Re: timestamps cannot be created without time zones

Bruce Momjian <pgman@candle.pha.pa.us>

From: Bruce Momjian <pgman@candle.pha.pa.us>
To: Peter Eisentraut <peter_e@gmx.net>
Cc: Tom Lane <tgl@sss.pgh.pa.us>, Rainer Mager <rmager@vgkk.com>, pgsql-bugs@postgresql.org
Date: 2001-08-24T14:55:17Z
Lists: pgsql-bugs
> Tom Lane writes:
> 
> > Timezone handling in PG is dependent on the underlying OS' timezone
> > database, which doesn't go back further than 1901 in any Unix that
> > I've heard of.  You should realize of course that the very notion of
> > timezone was only standardized in the 1800s, so attaching a timezone
> > to dates much older than that would be a dubious practice anyway...
> 
> Thus Rainer's point is that when having times both before and after 1901
> in the same data set you get inconsistencies.  This seems like a good
> reason to introduce a true 'timestamp without time zone' type.

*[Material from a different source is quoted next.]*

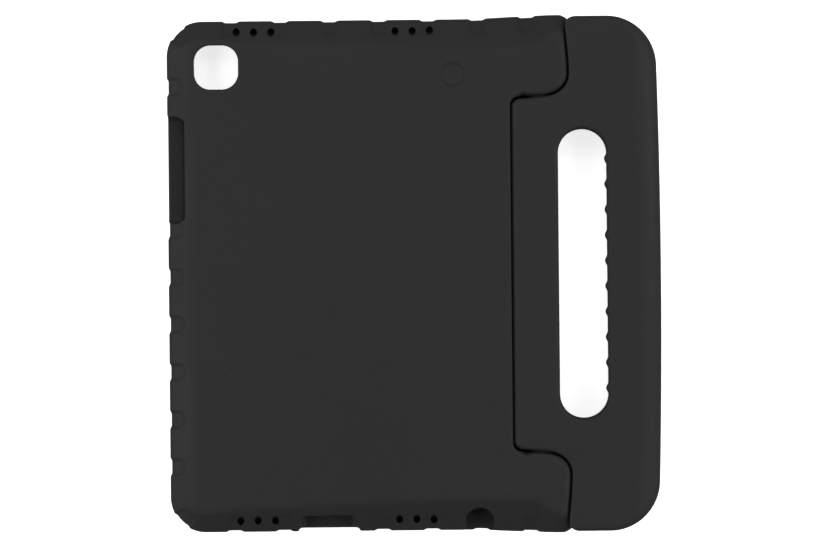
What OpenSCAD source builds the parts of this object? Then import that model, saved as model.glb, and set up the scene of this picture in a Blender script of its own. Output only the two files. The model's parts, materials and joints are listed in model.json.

Let me see if I follow here.  If I am in the Eastern timezone and enter
a time for 9pm, 1/1/1850, and someone else in the Central timezone
enters the same time, if I look at the two dates from the Eastern
timezone I will see mine as 9pm and the other as 10pm?

Wow, I wonder if that is bad? 

It seems I would mix these in a table so it is the underlying data
representation that may be the problem.  Yikes.